【クレルモン 11月27日】
本日、フランス中部オーヴェルニュ地方のクレルモンにて開催されていた教会会議(クレルモン教会会議)が最終日を迎え、教皇ウルバヌス2世は聖地エルサレム奪還を目的とする武装巡礼の実施を正式に宣言した。この歴史的な呼びかけに、会場に集まった聖職者・貴族・民衆の多くが熱狂的に反応した。
教皇は演説の中で、東方教会(ビザンツ帝国)の皇帝アレクシオス1世がイスラム勢力からの軍事的支援を求めていることに言及。これに応える形で、ローマ教会は西方のキリスト教徒に「信仰と名誉のため、武器を取り、聖地を救わんことを」と訴えた。
演説の最後には、「神の御心(Deus vult)!」と繰り返し唱えられ、会場は熱狂の声に包まれた。この一言は瞬く間に信者たちの間で広まり、武器を持って東方へ向かう「十字軍」結成の機運が高まっている。

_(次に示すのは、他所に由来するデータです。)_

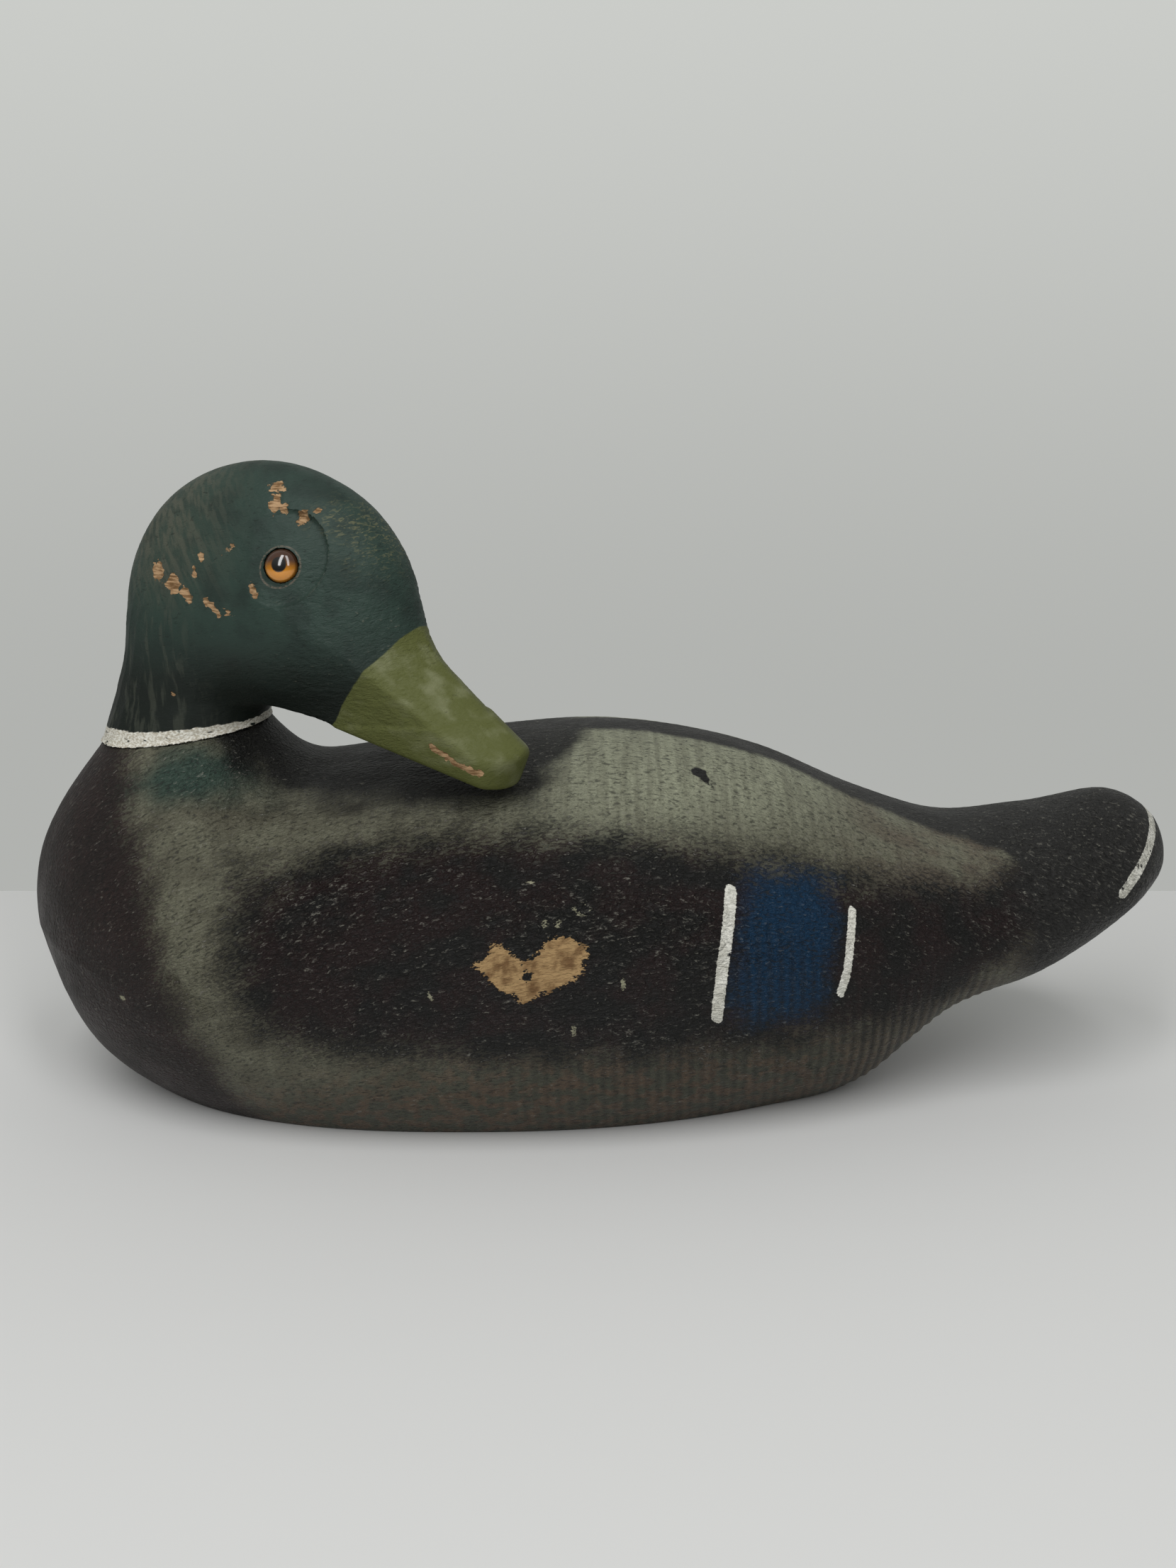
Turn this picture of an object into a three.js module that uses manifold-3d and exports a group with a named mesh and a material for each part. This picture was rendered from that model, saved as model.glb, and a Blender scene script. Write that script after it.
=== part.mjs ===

教皇はまた、この遠征に参加する者には罪の赦し(贖宥)を与えると明言。これにより、既に多くの貴族や騎士たちが参加を表明しており、来春以降には各地から大規模な巡礼軍が編成される見通しである。
この決定は、西方教会と東方教会の協調を促す宗教的意味合いを持つと同時に、分裂の続く西欧諸侯の関心を外に向けさせる政治的意図も含むと見られる。
今後数か月以内に、フランス、イタリア、ドイツなどから数万の巡礼兵が聖地へ向けて進軍する可能性が高く、キリスト教世界全体の運命を左右する遠征となることは間違いない。